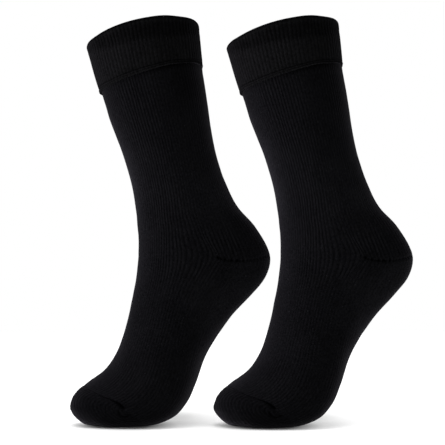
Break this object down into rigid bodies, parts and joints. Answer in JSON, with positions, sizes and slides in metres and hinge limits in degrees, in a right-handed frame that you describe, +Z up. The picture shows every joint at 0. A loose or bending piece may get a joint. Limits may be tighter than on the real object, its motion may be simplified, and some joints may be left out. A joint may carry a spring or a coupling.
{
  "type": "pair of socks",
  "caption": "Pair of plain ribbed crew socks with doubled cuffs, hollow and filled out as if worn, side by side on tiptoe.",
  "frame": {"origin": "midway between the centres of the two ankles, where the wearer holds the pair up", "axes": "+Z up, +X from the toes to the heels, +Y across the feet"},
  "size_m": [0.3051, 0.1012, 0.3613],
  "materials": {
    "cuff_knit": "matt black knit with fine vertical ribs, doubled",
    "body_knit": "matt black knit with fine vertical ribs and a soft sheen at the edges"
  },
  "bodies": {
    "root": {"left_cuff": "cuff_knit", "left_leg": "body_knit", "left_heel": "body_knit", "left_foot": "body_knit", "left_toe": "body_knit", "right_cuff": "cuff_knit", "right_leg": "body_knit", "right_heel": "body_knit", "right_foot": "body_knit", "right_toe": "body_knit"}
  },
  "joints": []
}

=-=-=-=-=

Can you give every line above again, exactly as written?

Exercise solution:
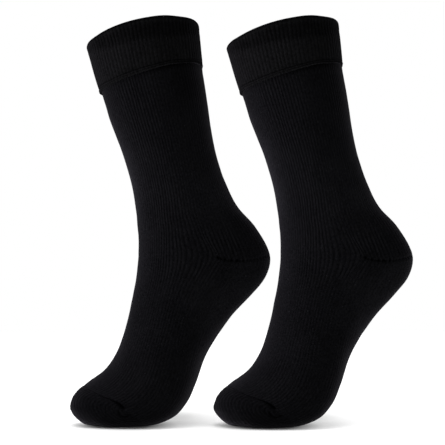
Break this object down into rigid bodies, parts and joints. Answer in JSON, with positions, sizes and slides in metres and hinge limits in degrees, in a right-handed frame that you describe, +Z up. The picture shows every joint at 0. A loose or bending piece may get a joint. Limits may be tighter than on the real object, its motion may be simplified, and some joints may be left out. A joint may carry a spring or a coupling.
{
  "type": "pair of socks",
  "caption": "Pair of plain ribbed crew socks with doubled cuffs, hollow and filled out as if worn, side by side on tiptoe.",
  "frame": {"origin": "midway between the centres of the two ankles, where the wearer holds the pair up", "axes": "+Z up, +X from the toes to the heels, +Y across the feet"},
  "size_m": [0.3051, 0.1012, 0.3613],
  "materials": {
    "cuff_knit": "matt black knit with fine vertical ribs, doubled",
    "body_knit": "matt black knit with fine vertical ribs and a soft sheen at the edges"
  },
  "bodies": {
    "root": {"left_cuff": "cuff_knit", "left_leg": "body_knit", "left_heel": "body_knit", "left_foot": "body_knit", "left_toe": "body_knit", "right_cuff": "cuff_knit", "right_leg": "body_knit", "right_heel": "body_knit", "right_foot": "body_knit", "right_toe": "body_knit"}
  },
  "joints": []
}